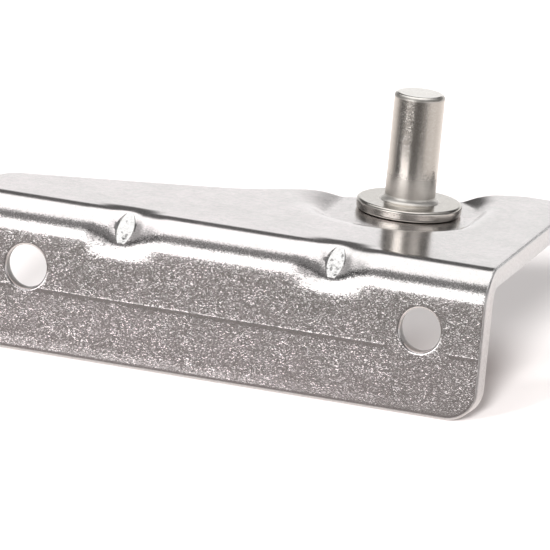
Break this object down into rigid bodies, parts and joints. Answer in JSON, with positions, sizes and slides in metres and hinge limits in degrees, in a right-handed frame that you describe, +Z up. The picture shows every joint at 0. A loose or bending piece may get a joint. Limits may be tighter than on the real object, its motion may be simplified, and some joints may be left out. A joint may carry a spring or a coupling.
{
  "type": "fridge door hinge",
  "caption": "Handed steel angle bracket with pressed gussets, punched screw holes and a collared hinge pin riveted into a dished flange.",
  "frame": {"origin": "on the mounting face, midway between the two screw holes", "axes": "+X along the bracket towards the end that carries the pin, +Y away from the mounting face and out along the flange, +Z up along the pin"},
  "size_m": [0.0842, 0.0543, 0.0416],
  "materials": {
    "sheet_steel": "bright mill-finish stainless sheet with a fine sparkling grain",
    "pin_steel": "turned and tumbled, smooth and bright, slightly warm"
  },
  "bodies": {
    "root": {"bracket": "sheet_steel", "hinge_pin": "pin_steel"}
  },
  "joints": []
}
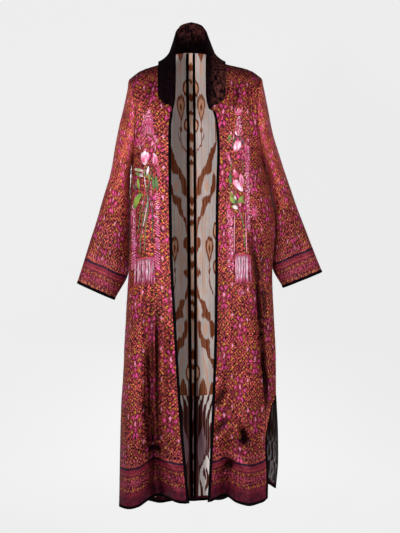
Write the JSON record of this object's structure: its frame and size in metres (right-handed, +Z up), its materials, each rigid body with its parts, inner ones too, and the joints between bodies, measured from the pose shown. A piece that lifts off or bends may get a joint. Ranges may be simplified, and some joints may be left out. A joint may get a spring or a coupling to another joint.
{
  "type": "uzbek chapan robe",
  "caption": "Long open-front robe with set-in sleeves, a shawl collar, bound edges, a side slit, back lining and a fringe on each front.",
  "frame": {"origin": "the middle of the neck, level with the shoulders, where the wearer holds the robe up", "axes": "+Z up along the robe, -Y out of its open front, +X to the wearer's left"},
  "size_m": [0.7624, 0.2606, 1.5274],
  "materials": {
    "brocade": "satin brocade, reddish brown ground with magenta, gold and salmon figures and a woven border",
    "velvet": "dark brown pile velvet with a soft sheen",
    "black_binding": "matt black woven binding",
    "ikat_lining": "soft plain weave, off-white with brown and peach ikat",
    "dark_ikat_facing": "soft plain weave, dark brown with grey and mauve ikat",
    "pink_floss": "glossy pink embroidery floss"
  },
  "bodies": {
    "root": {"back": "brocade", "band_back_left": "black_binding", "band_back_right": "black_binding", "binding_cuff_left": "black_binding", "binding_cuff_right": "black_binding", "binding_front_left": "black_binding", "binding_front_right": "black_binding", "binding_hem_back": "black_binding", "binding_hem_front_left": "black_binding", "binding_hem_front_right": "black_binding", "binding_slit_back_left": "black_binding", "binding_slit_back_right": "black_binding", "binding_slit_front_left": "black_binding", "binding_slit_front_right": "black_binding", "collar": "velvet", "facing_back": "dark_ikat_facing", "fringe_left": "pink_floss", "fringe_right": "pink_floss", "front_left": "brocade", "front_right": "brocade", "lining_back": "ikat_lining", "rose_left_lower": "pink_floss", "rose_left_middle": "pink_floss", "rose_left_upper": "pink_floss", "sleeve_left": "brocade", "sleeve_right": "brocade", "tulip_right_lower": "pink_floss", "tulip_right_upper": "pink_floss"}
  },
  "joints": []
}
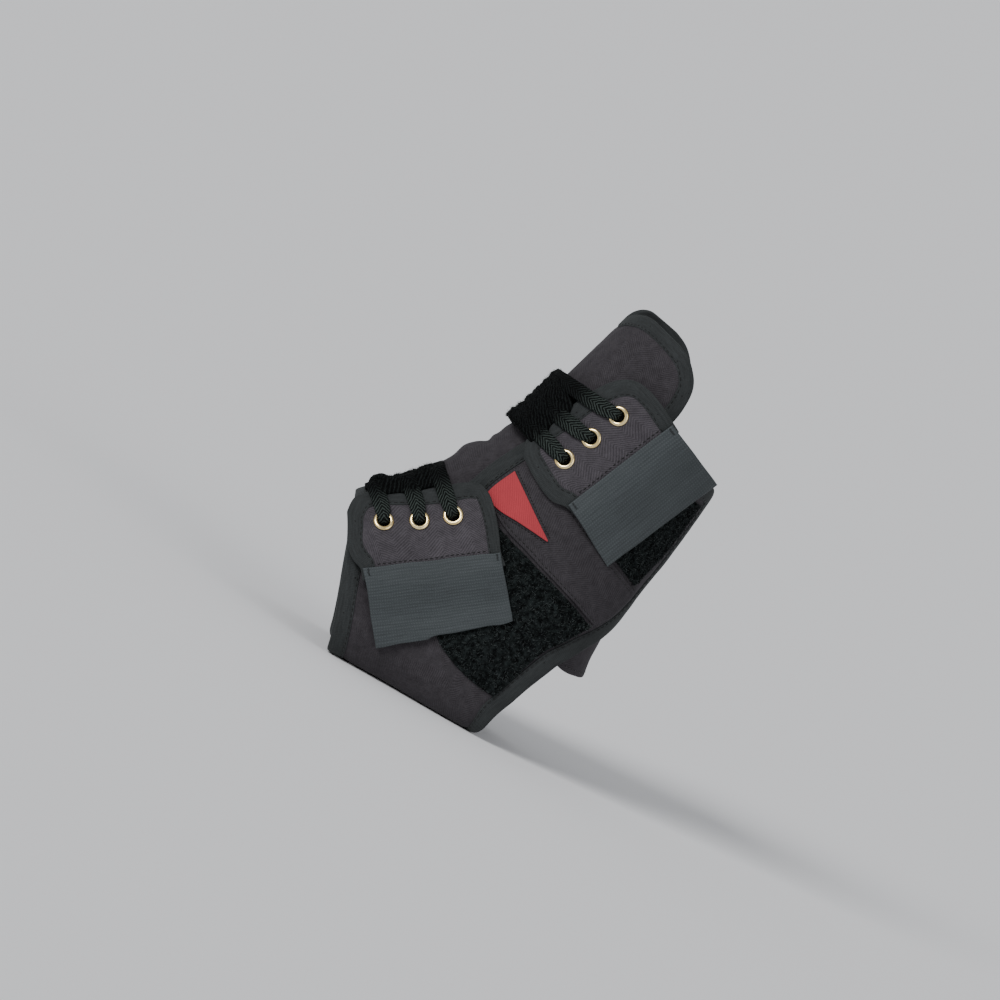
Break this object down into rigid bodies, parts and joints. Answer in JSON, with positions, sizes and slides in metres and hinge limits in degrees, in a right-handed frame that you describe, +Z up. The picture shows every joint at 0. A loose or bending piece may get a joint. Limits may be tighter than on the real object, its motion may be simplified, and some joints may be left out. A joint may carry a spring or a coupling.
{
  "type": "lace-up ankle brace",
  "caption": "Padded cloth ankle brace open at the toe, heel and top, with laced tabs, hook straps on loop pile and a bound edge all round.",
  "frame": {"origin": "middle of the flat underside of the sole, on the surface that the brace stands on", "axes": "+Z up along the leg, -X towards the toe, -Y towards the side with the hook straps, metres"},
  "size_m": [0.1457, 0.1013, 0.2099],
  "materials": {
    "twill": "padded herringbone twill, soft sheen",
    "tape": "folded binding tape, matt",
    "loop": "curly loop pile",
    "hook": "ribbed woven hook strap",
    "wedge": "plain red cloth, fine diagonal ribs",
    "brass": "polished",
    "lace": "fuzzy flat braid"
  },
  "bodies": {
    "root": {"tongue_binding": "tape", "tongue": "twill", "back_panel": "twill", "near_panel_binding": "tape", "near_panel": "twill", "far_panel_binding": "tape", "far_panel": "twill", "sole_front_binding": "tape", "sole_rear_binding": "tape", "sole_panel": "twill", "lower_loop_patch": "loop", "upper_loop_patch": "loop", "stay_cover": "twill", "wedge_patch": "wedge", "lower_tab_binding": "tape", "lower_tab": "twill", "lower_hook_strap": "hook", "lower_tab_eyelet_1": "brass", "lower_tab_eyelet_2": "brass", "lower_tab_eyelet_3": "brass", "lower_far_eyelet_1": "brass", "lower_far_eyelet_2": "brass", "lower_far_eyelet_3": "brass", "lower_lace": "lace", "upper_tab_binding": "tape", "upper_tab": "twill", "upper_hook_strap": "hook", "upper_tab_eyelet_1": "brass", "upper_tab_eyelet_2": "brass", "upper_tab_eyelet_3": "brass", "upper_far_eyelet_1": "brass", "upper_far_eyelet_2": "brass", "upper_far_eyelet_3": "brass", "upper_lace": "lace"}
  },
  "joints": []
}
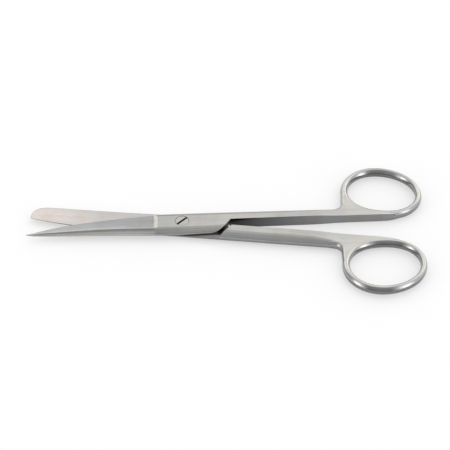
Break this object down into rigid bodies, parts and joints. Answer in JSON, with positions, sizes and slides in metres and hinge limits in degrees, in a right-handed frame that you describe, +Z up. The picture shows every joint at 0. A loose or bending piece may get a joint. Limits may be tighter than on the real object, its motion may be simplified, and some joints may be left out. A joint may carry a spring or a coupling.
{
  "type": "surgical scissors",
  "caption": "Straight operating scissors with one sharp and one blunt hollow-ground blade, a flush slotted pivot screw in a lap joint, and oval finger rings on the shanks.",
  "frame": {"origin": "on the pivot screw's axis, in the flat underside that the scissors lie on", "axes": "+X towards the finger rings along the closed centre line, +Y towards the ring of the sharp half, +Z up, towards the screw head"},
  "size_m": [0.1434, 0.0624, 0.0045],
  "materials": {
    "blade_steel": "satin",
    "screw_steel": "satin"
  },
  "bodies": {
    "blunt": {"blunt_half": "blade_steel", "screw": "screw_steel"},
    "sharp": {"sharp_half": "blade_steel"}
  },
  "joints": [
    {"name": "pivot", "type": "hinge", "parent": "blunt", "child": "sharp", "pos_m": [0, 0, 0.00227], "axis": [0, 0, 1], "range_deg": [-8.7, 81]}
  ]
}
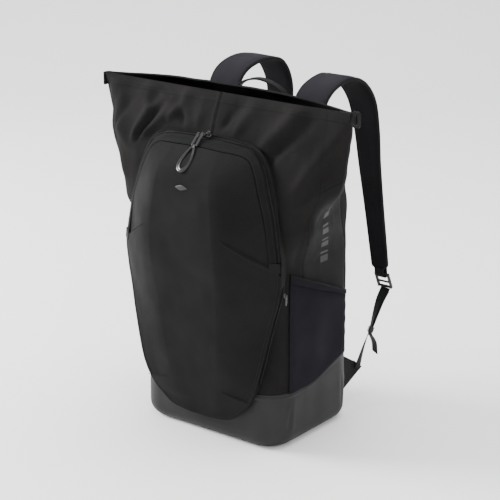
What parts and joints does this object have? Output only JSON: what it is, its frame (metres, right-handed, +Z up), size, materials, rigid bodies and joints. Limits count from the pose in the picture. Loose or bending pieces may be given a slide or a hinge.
■ ■ ■
Every line of the data above should be reproduced word for word.

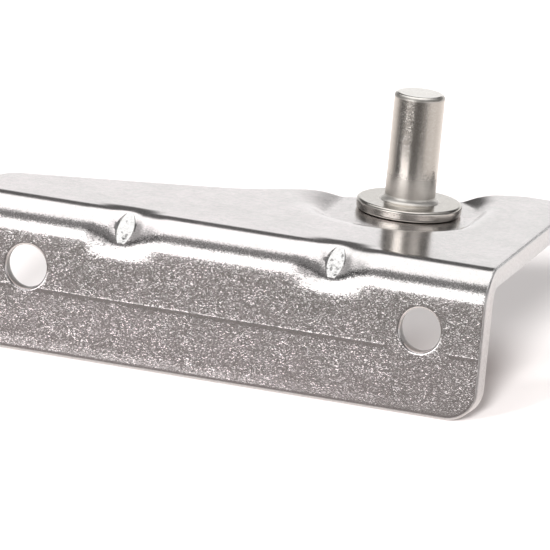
Break this object down into rigid bodies, parts and joints. Answer in JSON, with positions, sizes and slides in metres and hinge limits in degrees, in a right-handed frame that you describe, +Z up. The picture shows every joint at 0. A loose or bending piece may get a joint. Limits may be tighter than on the real object, its motion may be simplified, and some joints may be left out. A joint may carry a spring or a coupling.
{
  "type": "fridge door hinge",
  "caption": "Handed steel angle bracket with pressed gussets, punched screw holes and a collared hinge pin riveted into a dished flange.",
  "frame": {"origin": "on the mounting face, midway between the two screw holes", "axes": "+X along the bracket towards the end that carries the pin, +Y away from the mounting face and out along the flange, +Z up along the pin"},
  "size_m": [0.0842, 0.0543, 0.0416],
  "materials": {
    "sheet_steel": "bright mill-finish stainless sheet with a fine sparkling grain",
    "pin_steel": "turned and tumbled, smooth and bright, slightly warm"
  },
  "bodies": {
    "root": {"bracket": "sheet_steel", "hinge_pin": "pin_steel"}
  },
  "joints": []
}
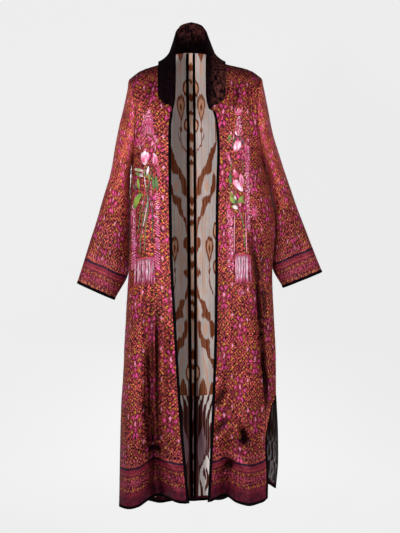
Write the JSON record of this object's structure: its frame and size in metres (right-handed, +Z up), its materials, each rigid body with its parts, inner ones too, and the joints between bodies, measured from the pose shown. A piece that lifts off or bends may get a joint. Ranges may be simplified, and some joints may be left out. A joint may get a spring or a coupling to another joint.
{
  "type": "uzbek chapan robe",
  "caption": "Long open-front robe with set-in sleeves, a shawl collar, bound edges, a side slit, back lining and a fringe on each front.",
  "frame": {"origin": "the middle of the neck, level with the shoulders, where the wearer holds the robe up", "axes": "+Z up along the robe, -Y out of its open front, +X to the wearer's left"},
  "size_m": [0.7624, 0.2606, 1.5274],
  "materials": {
    "brocade": "satin brocade, reddish brown ground with magenta, gold and salmon figures and a woven border",
    "velvet": "dark brown pile velvet with a soft sheen",
    "black_binding": "matt black woven binding",
    "ikat_lining": "soft plain weave, off-white with brown and peach ikat",
    "dark_ikat_facing": "soft plain weave, dark brown with grey and mauve ikat",
    "pink_floss": "glossy pink embroidery floss"
  },
  "bodies": {
    "root": {"back": "brocade", "band_back_left": "black_binding", "band_back_right": "black_binding", "binding_cuff_left": "black_binding", "binding_cuff_right": "black_binding", "binding_front_left": "black_binding", "binding_front_right": "black_binding", "binding_hem_back": "black_binding", "binding_hem_front_left": "black_binding", "binding_hem_front_right": "black_binding", "binding_slit_back_left": "black_binding", "binding_slit_back_right": "black_binding", "binding_slit_front_left": "black_binding", "binding_slit_front_right": "black_binding", "collar": "velvet", "facing_back": "dark_ikat_facing", "fringe_left": "pink_floss", "fringe_right": "pink_floss", "front_left": "brocade", "front_right": "brocade", "lining_back": "ikat_lining", "rose_left_lower": "pink_floss", "rose_left_middle": "pink_floss", "rose_left_upper": "pink_floss", "sleeve_left": "brocade", "sleeve_right": "brocade", "tulip_right_lower": "pink_floss", "tulip_right_upper": "pink_floss"}
  },
  "joints": []
}
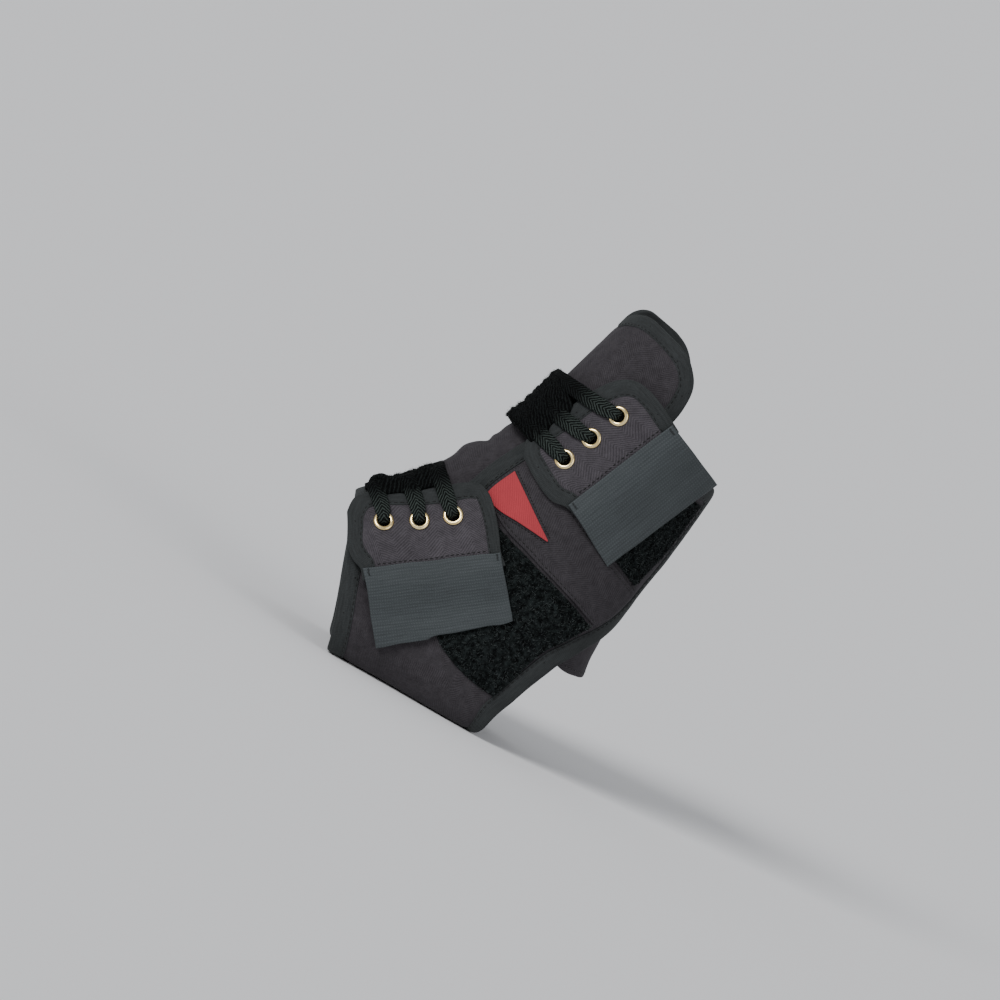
Break this object down into rigid bodies, parts and joints. Answer in JSON, with positions, sizes and slides in metres and hinge limits in degrees, in a right-handed frame that you describe, +Z up. The picture shows every joint at 0. A loose or bending piece may get a joint. Limits may be tighter than on the real object, its motion may be simplified, and some joints may be left out. A joint may carry a spring or a coupling.
{
  "type": "lace-up ankle brace",
  "caption": "Padded cloth ankle brace open at the toe, heel and top, with laced tabs, hook straps on loop pile and a bound edge all round.",
  "frame": {"origin": "middle of the flat underside of the sole, on the surface that the brace stands on", "axes": "+Z up along the leg, -X towards the toe, -Y towards the side with the hook straps, metres"},
  "size_m": [0.1457, 0.1013, 0.2099],
  "materials": {
    "twill": "padded herringbone twill, soft sheen",
    "tape": "folded binding tape, matt",
    "loop": "curly loop pile",
    "hook": "ribbed woven hook strap",
    "wedge": "plain red cloth, fine diagonal ribs",
    "brass": "polished",
    "lace": "fuzzy flat braid"
  },
  "bodies": {
    "root": {"tongue_binding": "tape", "tongue": "twill", "back_panel": "twill", "near_panel_binding": "tape", "near_panel": "twill", "far_panel_binding": "tape", "far_panel": "twill", "sole_front_binding": "tape", "sole_rear_binding": "tape", "sole_panel": "twill", "lower_loop_patch": "loop", "upper_loop_patch": "loop", "stay_cover": "twill", "wedge_patch": "wedge", "lower_tab_binding": "tape", "lower_tab": "twill", "lower_hook_strap": "hook", "lower_tab_eyelet_1": "brass", "lower_tab_eyelet_2": "brass", "lower_tab_eyelet_3": "brass", "lower_far_eyelet_1": "brass", "lower_far_eyelet_2": "brass", "lower_far_eyelet_3": "brass", "lower_lace": "lace", "upper_tab_binding": "tape", "upper_tab": "twill", "upper_hook_strap": "hook", "upper_tab_eyelet_1": "brass", "upper_tab_eyelet_2": "brass", "upper_tab_eyelet_3": "brass", "upper_far_eyelet_1": "brass", "upper_far_eyelet_2": "brass", "upper_far_eyelet_3": "brass", "upper_lace": "lace"}
  },
  "joints": []
}
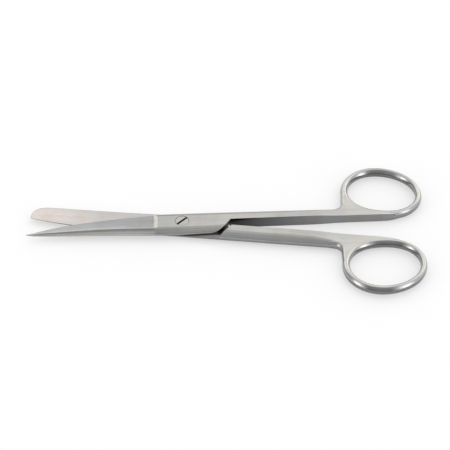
Break this object down into rigid bodies, parts and joints. Answer in JSON, with positions, sizes and slides in metres and hinge limits in degrees, in a right-handed frame that you describe, +Z up. The picture shows every joint at 0. A loose or bending piece may get a joint. Limits may be tighter than on the real object, its motion may be simplified, and some joints may be left out. A joint may carry a spring or a coupling.
{
  "type": "surgical scissors",
  "caption": "Straight operating scissors with one sharp and one blunt hollow-ground blade, a flush slotted pivot screw in a lap joint, and oval finger rings on the shanks.",
  "frame": {"origin": "on the pivot screw's axis, in the flat underside that the scissors lie on", "axes": "+X towards the finger rings along the closed centre line, +Y towards the ring of the sharp half, +Z up, towards the screw head"},
  "size_m": [0.1434, 0.0624, 0.0045],
  "materials": {
    "blade_steel": "satin",
    "screw_steel": "satin"
  },
  "bodies": {
    "blunt": {"blunt_half": "blade_steel", "screw": "screw_steel"},
    "sharp": {"sharp_half": "blade_steel"}
  },
  "joints": [
    {"name": "pivot", "type": "hinge", "parent": "blunt", "child": "sharp", "pos_m": [0, 0, 0.00227], "axis": [0, 0, 1], "range_deg": [-8.7, 81]}
  ]
}
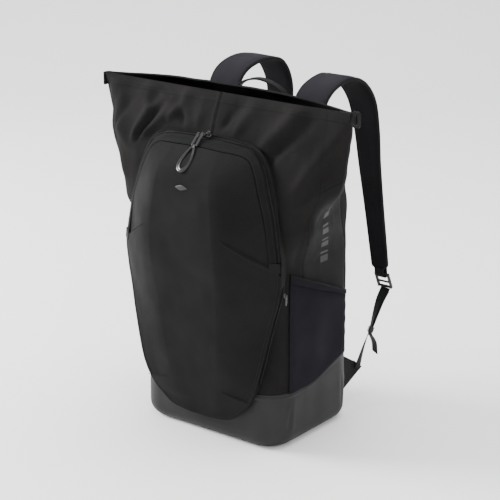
What parts and joints does this object have? Output only JSON: what it is, its frame (metres, right-handed, +Z up), size, materials, rigid bodies and joints. Limits count from the pose in the picture. Loose or bending pieces may be given a slide or a hinge.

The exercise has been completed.